HOMILÍA DOMINGO XXIX T.O-C (16 octubre 2022)
Lc 18, 1-8
Si nos diera por pensar en lo más cotidiano, entre in finidad de cuestiones,
descubriríamos que todo lo que digamos o escribanos tiene un contenido, una situación
en la que lo decimos o escribimos y una intención o porqué. Y si esto es así, el evangelio
de este domingo tendría que tener, de igual manera, texto, contexto y pretexto. El texto
tiene su humor: esa viuda pertinaz que consigue que el juez indiferente le haga justicia.
Pues si así actúa ese personajillo, cómo no responderá Dios a todos aquellos que lo
invocan día y noche. «Pero, cuando venga el Hijo del hombre, ¿encontrará esta fe en la
tierra?». El contexto en el que lo escribe el evangelista, entre otras tantas, tiene dos notas
muy importantes. La primera: escribe a cristianos que vienen del paganismo poco
iniciados en la oración. Hay que enseñarlos a orar. La segunda: el emperador Domiciano
se emplea a fondo con los cristianos castigando a todos los que no renuncian a esta fe.
¿Y la intención o pretexto? El animar a la comunidad cristiana a que, en medio de la
persecución, oren constantemente sin desfallecer ante la dificultad.
Por lo tanto, el evangelio de hoy parece que habla de eso de la «oración». Pero,
¿qué es orar? San Ignacio de Loyola pedía «conocimiento interno» de Jesús para
conocerlo «internamente, como un amigo a otro amigo». Orar es conversar con el que
nos Trasciende unidos desde el vínculo de la amistad. Santa Teresa de Jesús tenía esta
definición muy conocida sobre la oración: «No es otra cosa oración mental, a mi parecer,
sino tratar de amistad, estando muchas veces tratando a solas con quien sabemos nos
ama» (Vida 8,5). La oración alimenta la fe. Y, al mismo tiempo, la oración es la fe puesta
en práctica. Por eso orar, como dicen algunos autores, no es una obligación, sino una
necesidad. Y no orar no es un pecado, sino un castigo, una auténtica desgracia.

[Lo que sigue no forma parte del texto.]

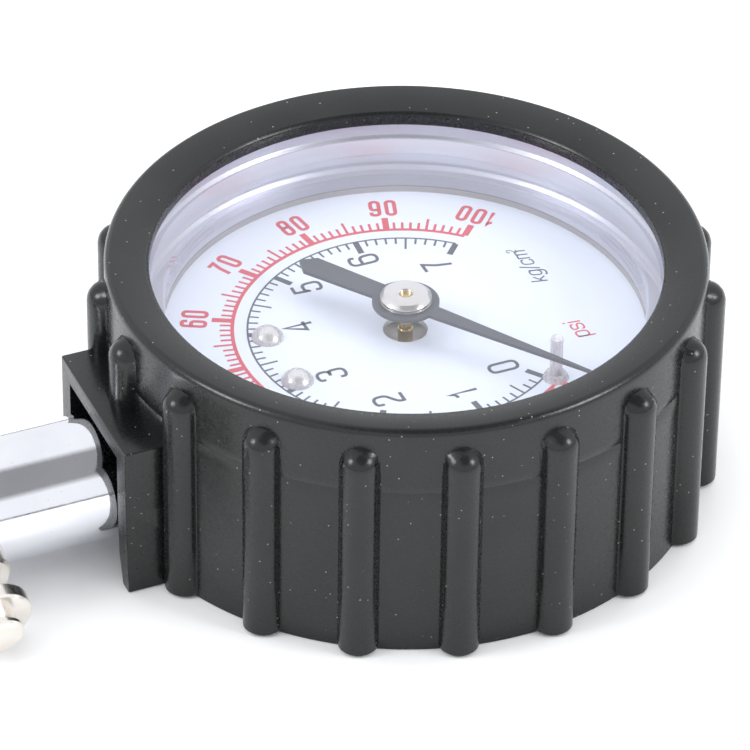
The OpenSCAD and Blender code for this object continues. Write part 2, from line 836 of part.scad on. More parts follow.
module chuck_body() {
    chamber_start = clip_at - 0.2;
    color([0.85, 0.86, 0.88])
    difference() {
        union() {
            along_stem(stem_end + nipple_flange + 0.3)
                rotate_extrude()
                    polygon([
                        [0, 0], [barrel_r - 0.5, 0], [barrel_r, 0.5],
                        [barrel_r, elbow_at - stem_end - nipple_flange - 0.3],
                        [0, elbow_at - stem_end - nipple_flange - 0.3]
                    ]);
            at_elbow() sphere(r = knuckle_r);
            along_head()
                rotate_extrude()
                    polygon([
                        [0, 0], [neck_r, 0], [neck_r, neck_end], [head_r - 0.5, neck_end],
                        [head_r, neck_end + 0.5], [head_r, head_length - 0.5],
                        [head_r - 0.5, head_length], [0, head_length]
                    ]);
        }
        along_stem(stem_end) cylinder(r = nipple_r + swivel_gap, h = chamber_start - stem_end + 1);
        along_stem(chamber_start) cylinder(r = 4.8, h = nipple_end + 0.5 - chamber_start);
        along_stem(nipple_end) cylinder(r = chuck_air_r, h = elbow_at - nipple_end);
        at_elbow() sphere(r = elbow_pocket_r);
        along_head() cylinder(r = chuck_air_r, h = head_length);
        along_head() translate([0, 0, head_bore_floor]) cylinder(r = head_bore_r, h = head_length);
    }
}

module depressor_pin() {
    color([0.75, 0.62, 0.35])
    along_head()
    difference() {
        union() {
            translate([0, 0, head_bore_floor + 0.1])
                cylinder(r = head_bore_r - gap, h = seal_back - head_bore_floor - 0.2);
            translate([0, 0, seal_back - 0.2]) cylinder(r = 1, h = seal_t + 0.1);
        }
        for (a = [0:90:270]) rotate([0, 0, a])
            translate([3.4, 0, head_bore_floor - 1]) cylinder(r = 1, h = seal_back);
        translate([0, 0, head_bore_floor - 1]) cylinder(r = 0.4, h = 2.5);
    }
}

module chuck_seal() {
    color([0.1, 0.1, 0.1])
    along_head() translate([0, 0, seal_back]) tube(head_bore_r - gap, seal_hole_r, seal_t - gap);
}

module chuck_nose() {
    color([0.82, 0.81, 0.78])
    along_head()
    difference() {
        union() {
            translate([0, 0, nose_back]) cylinder(r = head_bore_r - gap, h = nose_inset + eps);
            translate([0, 0, head_length])
                rotate_extrude()
                    polygon([
                        [0, 0], [nose_r, 0], [nose_r, nose_length - 0.6],
                        [nose_r - 0.6, nose_length], [0, nose_length]
                    ]);
        }
        translate([0, 0, nose_back - 1]) cylinder(r = mouth_r, h = nose_tip);
        for (i = [0:flute_count - 1]) rotate([0, 0, i * 360 / flute_count])
            translate([nose_r + 0.3, 0, head_length + 0.5]) cylinder(r = 0.6, h = nose_length);
    }
}

rubber_boot();
case_cup();
lens();
lens_gasket();
dial_plate();
dial_screws();
stop_pin();
socket_block();
sealing_washer();
bourdon_tube();
tube_tip_cap();
tip_pin();
movement_bottom_plate();
movement_top_plate();
movement_pillars();
plate_screws();
bottom_screws();
sector_gear();
sector_arbor();
sector_pin();
link();
pinion_arbor();
hairspring();
hairspring_collet();
hairspring_stud();
pointer();
pointer_hub();
stem_tube();
bleed_valve_body();
bleed_button();
bleed_plunger();
bleed_spring();
bleed_seal();
check_poppet();
check_spring();
swivel_nipple();
swivel_oring();
swivel_clip();
chuck_body();
chuck_seal();
chuck_nose();
depressor_pin();
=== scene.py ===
"""The tire pressure gauge's looks: finishes, detailed pieces, floor, lights and camera.

Metres throughout. The dial faces up along Z, its axis is the Z axis, and the stem runs along Y.
"""

import math

import bmesh
import bpy
from mathutils import Matrix, Vector


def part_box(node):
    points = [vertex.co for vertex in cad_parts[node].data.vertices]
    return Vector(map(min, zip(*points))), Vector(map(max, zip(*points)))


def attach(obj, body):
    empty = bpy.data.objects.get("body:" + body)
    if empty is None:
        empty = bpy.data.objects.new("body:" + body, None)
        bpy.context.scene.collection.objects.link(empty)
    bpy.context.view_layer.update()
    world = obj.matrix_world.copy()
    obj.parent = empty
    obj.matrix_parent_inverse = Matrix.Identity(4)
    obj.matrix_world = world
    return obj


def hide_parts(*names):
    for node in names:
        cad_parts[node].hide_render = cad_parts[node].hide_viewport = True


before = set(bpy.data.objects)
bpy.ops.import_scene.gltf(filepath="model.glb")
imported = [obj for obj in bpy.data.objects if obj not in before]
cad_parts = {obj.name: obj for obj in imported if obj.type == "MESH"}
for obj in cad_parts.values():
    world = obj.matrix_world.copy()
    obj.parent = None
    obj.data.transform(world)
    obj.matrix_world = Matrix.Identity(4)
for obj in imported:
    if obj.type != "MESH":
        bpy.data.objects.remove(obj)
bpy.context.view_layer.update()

SCENE = bpy.context.scene
MM = 0.001
TURN = 2 * math.pi

# ---------------------------------------------------------------- sizes shared with the CAD

BOOT_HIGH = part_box("rubber_boot")[1]
DIAL_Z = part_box("dial_plate")[1].z

# The boot's outside between its ribs, the opening inside its rim, the cavity that holds the case
# and the thickness of its back
BOOT_R = 28 * MM
RIM_R = 23.85 * MM
CAVITY_R = 25.9 * MM
BOOT_FLOOR = 1.8 * MM

# The rim: the underside of its lip, the fall from its top to its inner edge, its outer rounding
LIP_Z = 22.6 * MM
RIM_DIP = 0.8 * MM
SHOULDER_R = 0.8 * MM

# The parting line round the boot's wall
SEAM_Z = 17.9 * MM
SEAM_DEPTH = 0.05 * MM

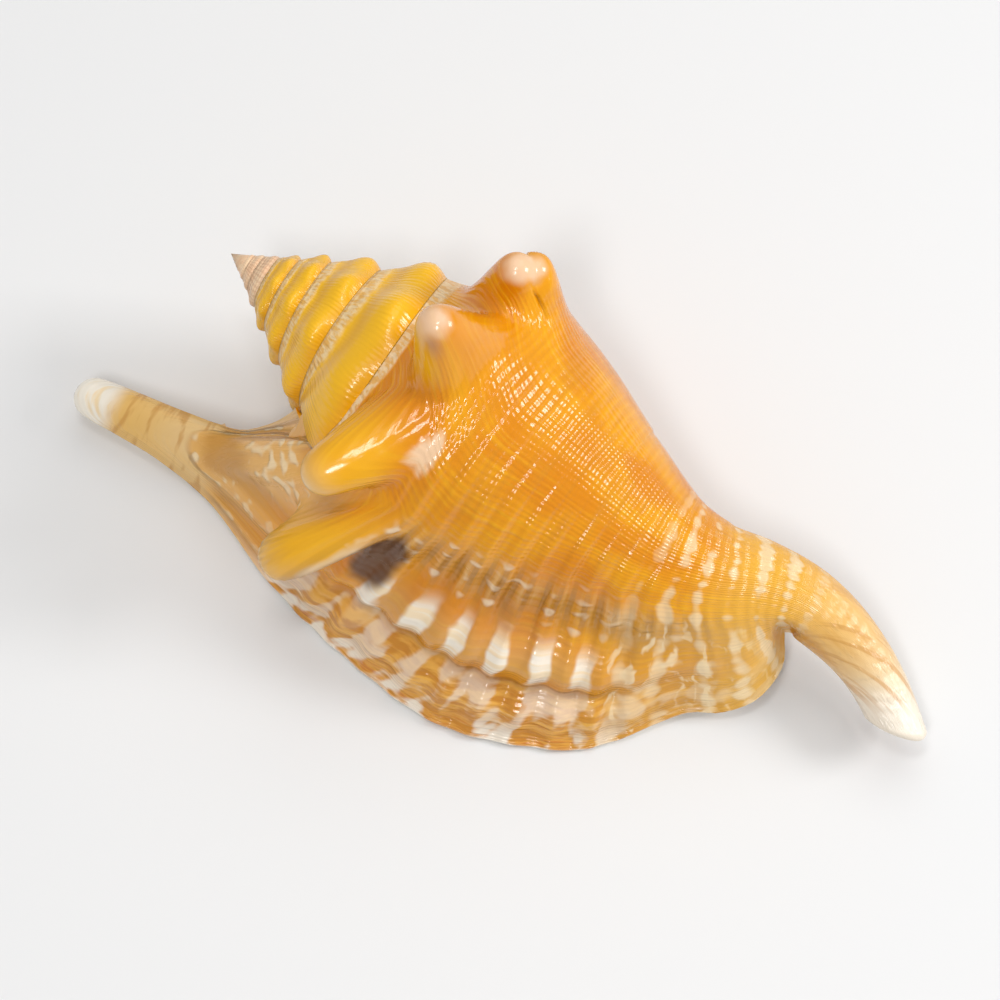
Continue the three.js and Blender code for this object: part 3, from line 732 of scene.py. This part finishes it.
class Skin:
    """Gathers nets of points, the faces between them, and their labels."""

    def __init__(self):
        self.points, self.faces, self.labels, self.count = [], [], [], 0

    def add(self, net, **labels):
        net = np.asarray(net)
        index = self.count + np.arange(net[..., 0].size).reshape(net.shape[:-1])
        self.points.append(net.reshape(-1, 3))
        values = [np.broadcast_to(labels.get(name, 0), index.shape).ravel() for name in LABELS]
        self.labels.append(np.stack(values, 1))
        self.count += index.size
        return index

    def grid(self, index):
        """Joins the neighbouring points of a net with faces."""
        corners = [index[:-1, :-1], index[1:, :-1], index[1:, 1:], index[:-1, 1:]]
        self.faces.extend(np.stack([corner.ravel() for corner in corners], 1).tolist())

    def fan(self, middle, line):
        """Joins one point with a line of points."""
        for a, b in zip(line[:-1], line[1:]):
            self.faces.append([middle, a, b])


skin = Skin()
lip_out = np.clip(out_at(share_net, stations), 0, 1)
on_tail = ease(0.3, 0.5, lip_out) * (1 - ease(0.16, 0.24, stations))
tail_along = np.clip(beside_tail(body)[0] + 1, 0, 2)
body_index = skin.add(
    body, growth=share_net * TURN, station=stations, below_seam=stations / SHOULDER,
    spine=spine_height, lip=lip_out, tail=on_tail * tail_along,
)
skin.grid(body_index)
print(skin.count, "points in the last whorl")

# %% [markdown]
# ## The spire and the opening join the skin
# Where two whorls meet at a seam they share points, so both take the labels of the lower one. The
# inside's labels say how deep a point lies, for the colour of the glaze.

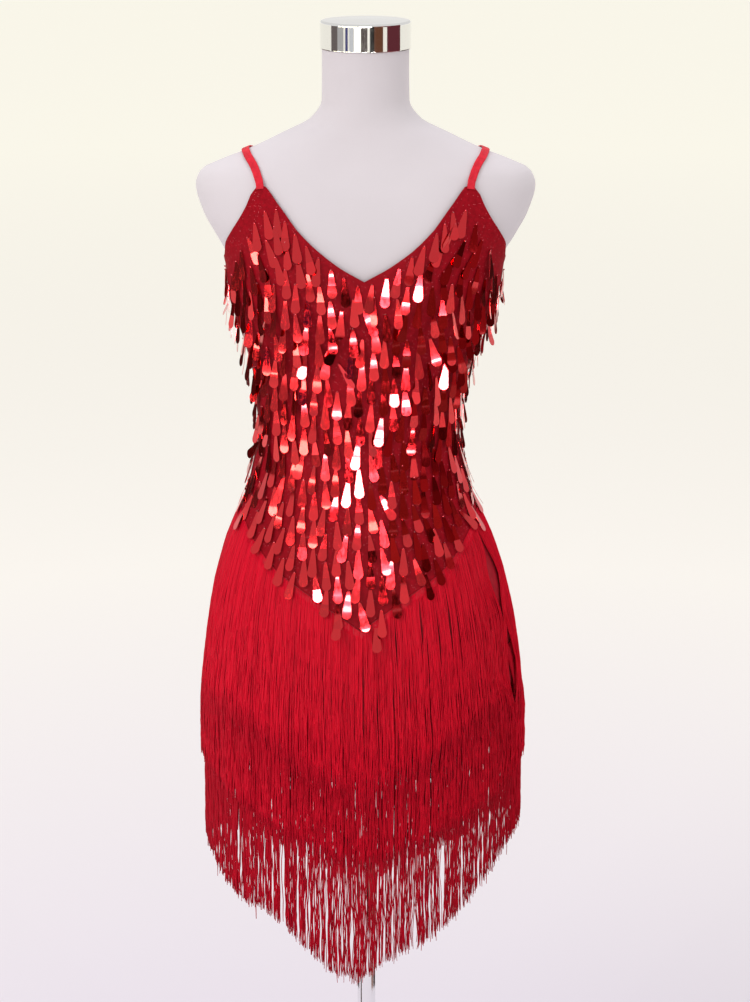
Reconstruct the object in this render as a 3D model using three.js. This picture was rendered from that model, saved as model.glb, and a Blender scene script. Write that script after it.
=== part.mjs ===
// A fringed, sequinned flapper dress standing on its limbless dress form.
// Millimetres, +Z up, the front of the dress faces -Y, and z = 0 is the floor under the stand.
import * as THREE from "three";

// Stand and neck cap
const BASE_RADIUS = 150;
const BASE_THICKNESS = 10;
const BASE_CHAMFER = 3;
const POLE_RADIUS = 10.8;
const POLE_SIDES = 20;
const COLLAR_RADIUS = 19;
const COLLAR_HEIGHT = 26;
const CAP_RADIUS = 50;
const CAP_BOTTOM = 1469.6;
const CAP_TOP = 1500;
const CAP_CHAMFER = 1.5;
const ROUND_SIDES = 40;
const FIT_GAP = 0.3;

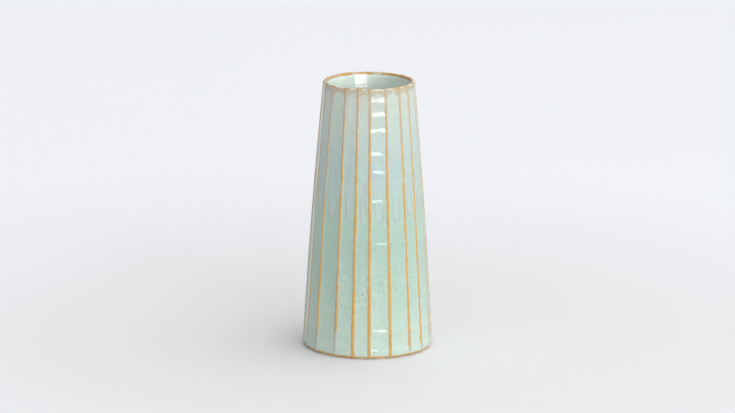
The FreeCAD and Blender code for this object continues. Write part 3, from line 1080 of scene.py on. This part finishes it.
def bare_clay():
    """Fired buff stoneware with sandy grain, iron specks and turning marks."""
    shader = Shader("bare_clay")
    grain = shader.noise(*CLAY_GRAIN)
    specks = shader.times(shader.specks(*CLAY_SPECKS), CLAY_SPECK_SHARE)
    colour = shader.layers(
        shader.mix(shader.pattern(CLAY_CLOUDS), CLAY_DARK, CLAY),
        (shader.step(grain, *CLAY_GRAIN_SHADE), CLAY_DARK),
        (specks, SPECK))
    marks = shader.math("SINE", shader.times(shader.from_axis(), TURN / TURNING_PITCH))
    relief = shader.plus(shader.times(grain, CLAY_GRAIN_HEIGHT),
                         shader.times(marks, TURNING_HEIGHT))
    return shader.finish(colour, shader.step(grain, *CLAY_ROUGHNESS), relief)


def build_vase():
    side = side_glaze()
    for flute in range(FLUTES):
        mint_panel(flute, side)
        ochre_rib(flute, side)
    milky_dip(dip_glaze())
    rim_band(rim_glaze())
    foot_line(foot_glaze())
    liner(liner_finish())
    clay = bare_clay()
    for name in ("stoneware_wall", "stoneware_floor", "foot_ring"):
        NODES[name].data.materials.clear()
        NODES[name].data.materials.append(clay)


# Studio.

CAMERA_TARGET = Vector((-0.55 * MM, 0, 104.5 * MM))
CAMERA_ELEVATION = math.radians(13.43)
CAMERA_DISTANCE = 3.0
CAMERA_ROLL = math.radians(0.355)
CAMERA_LENS = 198.4  # millimetres, on the usual sensor 36 mm wide
FLOOR_RADIUS = 30.0
FLOOR_SIDES = 96
FLOOR_NEAR = paint(220, 220, 222)
FLOOR_FAR = paint(230, 231, 235)
FLOOR_SHADING = (0.15, 0.60)  # metres from the axis at which the floor has the two colours
FLOOR_GRAIN = (3 * MM, 2)
FLOOR_GRAIN_HEIGHT = 0.01  # millimetres
FLOOR_ROUGHNESS = (0.3, 0.7, 0.80, 0.95)
FLOOR_SPECULAR = 0.25
# Brightness of the room at the two ends of each direction. The three are multiplied.
ROOM_LEFT_RIGHT = (0.23, 1.10)
ROOM_FRONT_BACK = (1.20, 0.95)
ROOM_LOW_HIGH = (0.74, 1.82)
ROOM_WHITE = (0.99, 1.0, 1.0, 1)
# The pale horizon fades out between these two, each the sine of an angle above or below it.
HORIZON_BAND = (0.03, 0.07)
HORIZON_STRENGTH = 0.84
SOFTBOX_AZIMUTH = math.radians(24)
SOFTBOX_DISTANCE = 3.2
SOFTBOX_SIZE = (2.10, 0.78)
SOFTBOX_MIDDLE = 0.64  # height of its middle
SOFTBOX_POWER = 41


def add_camera():
    camera = bpy.data.objects.new("Camera", bpy.data.cameras.new("Camera"))
    back = Vector((0, -math.cos(CAMERA_ELEVATION), math.sin(CAMERA_ELEVATION)))
    right = Vector((1, 0, 0))
    up = back.cross(right)
    turn = Matrix.Rotation(CAMERA_ROLL, 3, back)
    axes = Matrix((turn @ right, turn @ up, back)).transposed()
    camera.matrix_world = Matrix.Translation(CAMERA_TARGET + CAMERA_DISTANCE * back) @ axes.to_4x4()
    camera.data.lens = CAMERA_LENS
    bpy.context.scene.collection.objects.link(camera)
    bpy.context.scene.camera = camera


def add_floor():
    """A plain round floor that reaches past every horizon the camera sees."""
    angles = np.linspace(0, TURN, FLOOR_SIDES, endpoint=False)
    edge = turned_points(FLOOR_RADIUS, angles, 0)
    mesh = bpy.data.meshes.new("floor")
    mesh.from_pydata(edge.tolist(), [], [list(range(FLOOR_SIDES))])
    floor = bpy.data.objects.new("floor", mesh)
    shader = Shader("floor")
    shader.surface.inputs["Specular IOR Level"].default_value = FLOOR_SPECULAR
    grain = shader.noise(*FLOOR_GRAIN)
    colour = shader.mix(shader.step(shader.from_axis(), *FLOOR_SHADING), FLOOR_NEAR, FLOOR_FAR)
    roughness = shader.step(grain, *FLOOR_ROUGHNESS)
    relief = shader.times(grain, FLOOR_GRAIN_HEIGHT)
    mesh.materials.append(shader.finish(colour, roughness, relief))
    bpy.context.scene.collection.objects.link(floor)


def add_room():
    """Soft white surroundings, brighter overhead and to the right, with a pale horizon."""
    world = bpy.data.worlds.new("room")
    world.use_nodes = True
    room = NodeTree(world.node_tree, "Generated")
    walls = room.times(room.step(room.x, -1, 1, *ROOM_LEFT_RIGHT),
                       room.step(room.y, -1, 1, *ROOM_FRONT_BACK),
                       room.step(room.height, 0, 1, *ROOM_LOW_HIGH))
    horizon = room.step(room.math("ABSOLUTE", room.height), *HORIZON_BAND, HORIZON_STRENGTH, 0)
    background = room.nodes["Background"]
    background.inputs["Color"].default_value = ROOM_WHITE
    room.feed(background.inputs["Strength"], room.either(walls, horizon))
    bpy.context.scene.world = world


def add_softbox():
    """One broad low light in front and to the right."""
    light = bpy.data.lights.new("softbox", "AREA")
    light.shape = "RECTANGLE"
    light.size, light.size_y = SOFTBOX_SIZE
    light.energy = SOFTBOX_POWER
    lamp = bpy.data.objects.new("softbox", light)
    away = Vector((math.sin(SOFTBOX_AZIMUTH), -math.cos(SOFTBOX_AZIMUTH), 0))
    lamp.location = SOFTBOX_DISTANCE * away + Vector((0, 0, SOFTBOX_MIDDLE))
    lamp.rotation_euler = away.to_track_quat("Z", "Y").to_euler()
    bpy.context.scene.collection.objects.link(lamp)


build_vase()
add_camera()
add_floor()
add_room()
add_softbox()
bpy.context.scene.view_settings.view_transform = "Standard"
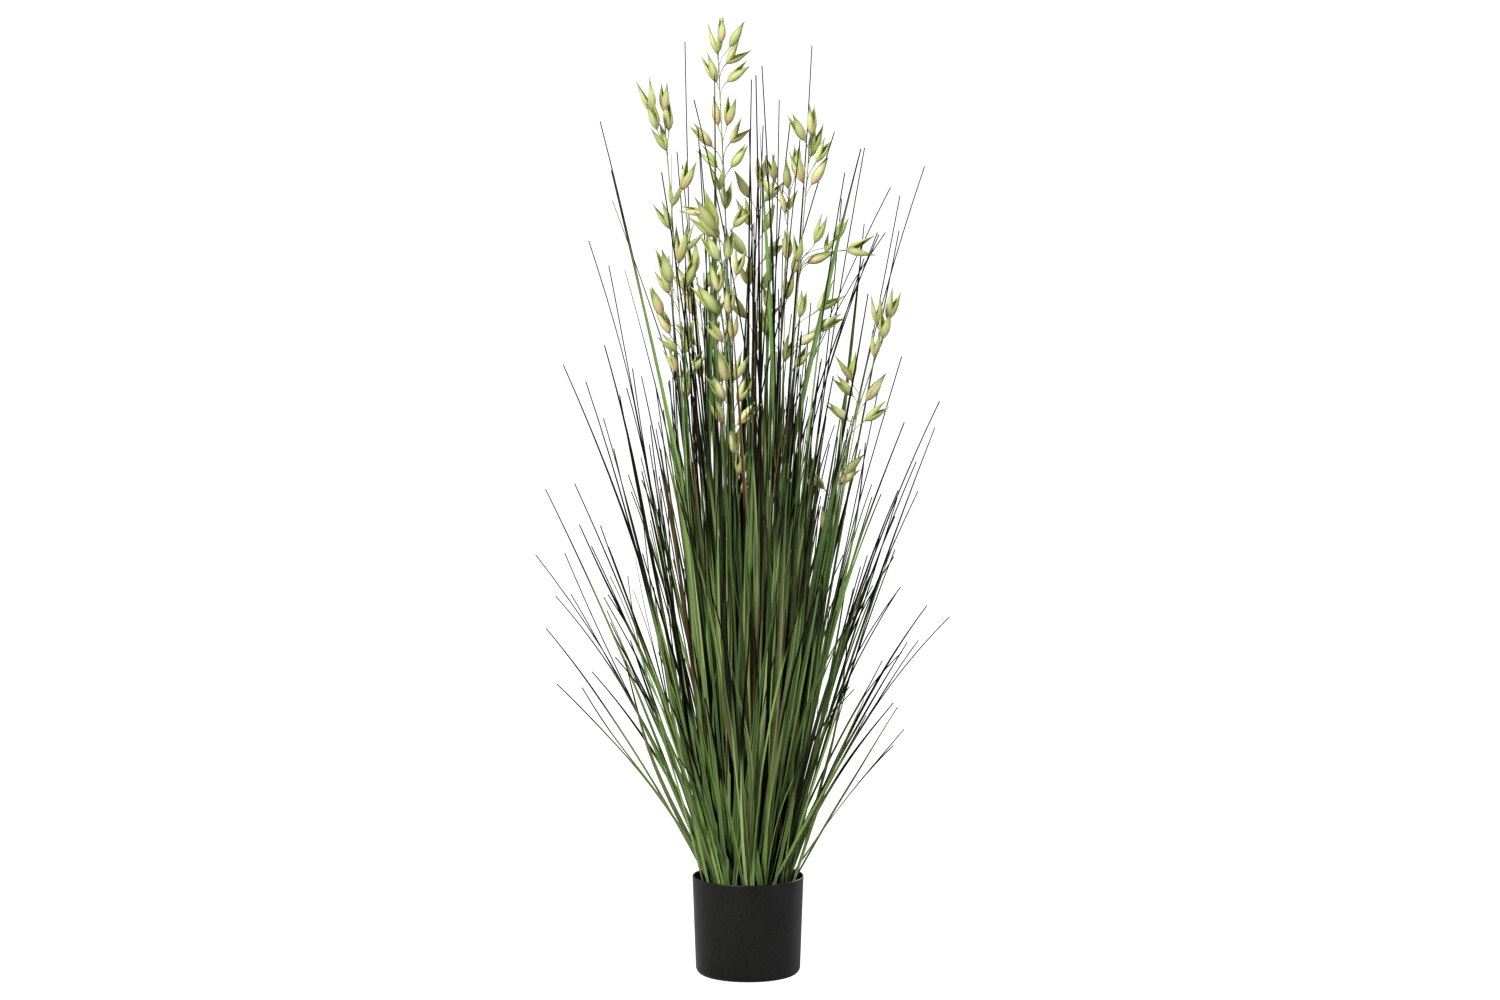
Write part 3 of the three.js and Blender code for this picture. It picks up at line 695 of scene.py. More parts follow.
def plan_spikelet(stem, spray, number, i):
    z, right, lean, opening, size = spray.spikelets[i]
    back = spray.side * math.sin(DEPTH_STEP * i + number)
    depth = SPIKELET_REACH * back
    x, y, _ = at_heights(stem, np.array([min(z, stem.tip[2] - STEM_END)]))
    drop = min(STALK_DROP[1], STALK_DROP[0] + abs(right) + abs(depth))
    low = min(z - drop, stem.tip[2] - STEM_END)
    lean = math.radians(lean)
    axis = Vector((math.sin(lean), BACK_LEAN * back, math.cos(lean))).normalized()
    opens = Vector((0, 1, 0)).cross(axis).normalized()
    opens.rotate(Matrix.Rotation(math.copysign(TWIST, back), 3, axis))
    return Spikelet(
        stalk_share=(low - stem.root[2]) / (stem.tip[2] - stem.root[2]),
        base=Vector((x[0] + right, y[0] + depth, z)),
        axis=axis,
        opens=opens,
        half_opening=math.radians(opening / 2),
        size=size,
    )


planned = []
for number, spray in enumerate(SPRAYS, 1):
    stem = stem_line(spray, number)
    planned.append((stem, [plan_spikelet(stem, spray, number, i) for i in range(len(spray.spikelets))]))
print(len(planned), "sprays with", sum(len(spikelets) for _, spikelets in planned), "spikelets")

# %% Note the room that the oats take
SPIKELET_DISCS = (0.1, 0.45, 0.8)
STALK_DISCS = (0.15, 0.5, 0.85)
SPIKELET_ROOM = 4.6
STALK_ROOM = 3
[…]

En tiempos del evangelista Lucas una de las di ficultades para perseverar en la
oración era la presión ejercida por el emperador Domiciano. Y en nuestros tiempos
podemos encontrarnos otros «domicianos», otras dificultades que nos impiden orar con
constancia. Vamos a señalar alguna de ellas. La primera es orar cuando todavía «no se
ha hecho hoyo». La primera dificultad es la de los comienzos. Es como el que se apunta
al gimnasio, y pasadas la ilusión de las dos primeras veces, se aburre y ya no va más.
Hasta que no se hace «hoyo» la oración está poco consolidada. La segunda dificultad es
orar cuando parece que Dios te defrauda; cuando no te concedió lo que le pediste,
cuando parece que no se ajusta a la imagen que tienes de él. No es fácil mantenerse en
la oración a ese Dios que yo pensaba conocer. El tercer «domiciano» sería el ritmo de
vida trepidante que llevamos: bien por el exceso de actividad, o bien por el excesivo
entretenimiento. ¿Cómo hacer hueco para orar en medio de tantas tareas que nos
inquietan y nos ponen nervioso? Santa Teresa le decía a una de sus monjas que se
quejaba de lo mismo que hasta en los «pucheros» anda Dios. La cuarta dificultad, y
siguiendo con la santa, sería al ver cómo el cubo sale una y otra vez vacío cuando lo
echamos al pozo; cuando la oración no nos dice nada, cuando no sacamos ni siquiera un
buena idea o un sensación agradable. Pero hemos de tener en cuenta que la calidad de
la oración no es directamente proporcional al sentimiento que tengamos en ella. Y el
último «domiciano» o dificultad cuando, en expresión de San Ignacio, «la divinidad se
esconde»; cuando pareciera que Dios calla cuando más nos gustaría que hablara;
cuando nada parece tener sentido; cuando la noche ha llegado hasta el último rincón del
corazón. Recordemos lo que San Juan de la Cruz decía: «Qué bien sé yo la fonte que
mana y corre, aunque es de noche. Aquella eterna fonte está escondida, que bien sé yo
do tiene su manida, aunque es de noche.»